What this task involves: Write the material out again exactly as it stands.

Source material:
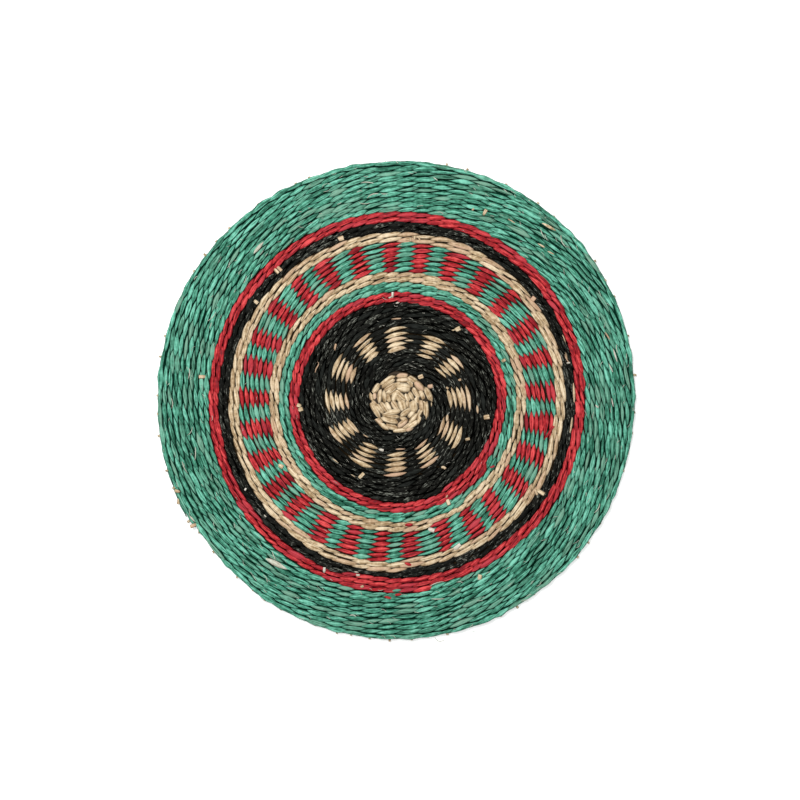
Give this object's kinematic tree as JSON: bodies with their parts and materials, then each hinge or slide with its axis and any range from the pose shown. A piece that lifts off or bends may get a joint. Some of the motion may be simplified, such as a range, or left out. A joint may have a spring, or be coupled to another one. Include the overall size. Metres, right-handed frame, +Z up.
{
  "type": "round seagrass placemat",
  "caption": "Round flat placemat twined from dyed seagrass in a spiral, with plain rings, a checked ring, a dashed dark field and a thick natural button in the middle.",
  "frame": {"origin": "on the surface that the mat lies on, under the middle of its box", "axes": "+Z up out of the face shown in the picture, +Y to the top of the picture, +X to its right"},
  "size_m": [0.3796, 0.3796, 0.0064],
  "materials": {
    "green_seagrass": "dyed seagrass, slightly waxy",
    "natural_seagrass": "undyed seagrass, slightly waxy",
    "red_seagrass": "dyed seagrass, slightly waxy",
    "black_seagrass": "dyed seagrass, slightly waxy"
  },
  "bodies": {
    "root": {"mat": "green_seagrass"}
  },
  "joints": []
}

Task response:
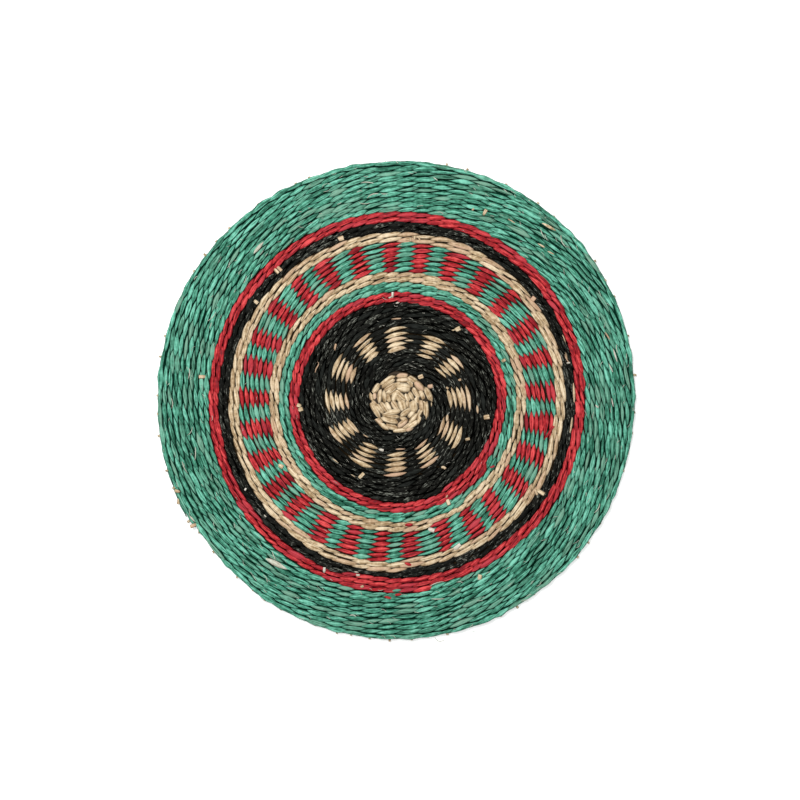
Give this object's kinematic tree as JSON: bodies with their parts and materials, then each hinge or slide with its axis and any range from the pose shown. A piece that lifts off or bends may get a joint. Some of the motion may be simplified, such as a range, or left out. A joint may have a spring, or be coupled to another one. Include the overall size. Metres, right-handed frame, +Z up.
{
  "type": "round seagrass placemat",
  "caption": "Round flat placemat twined from dyed seagrass in a spiral, with plain rings, a checked ring, a dashed dark field and a thick natural button in the middle.",
  "frame": {"origin": "on the surface that the mat lies on, under the middle of its box", "axes": "+Z up out of the face shown in the picture, +Y to the top of the picture, +X to its right"},
  "size_m": [0.3796, 0.3796, 0.0064],
  "materials": {
    "green_seagrass": "dyed seagrass, slightly waxy",
    "natural_seagrass": "undyed seagrass, slightly waxy",
    "red_seagrass": "dyed seagrass, slightly waxy",
    "black_seagrass": "dyed seagrass, slightly waxy"
  },
  "bodies": {
    "root": {"mat": "green_seagrass"}
  },
  "joints": []
}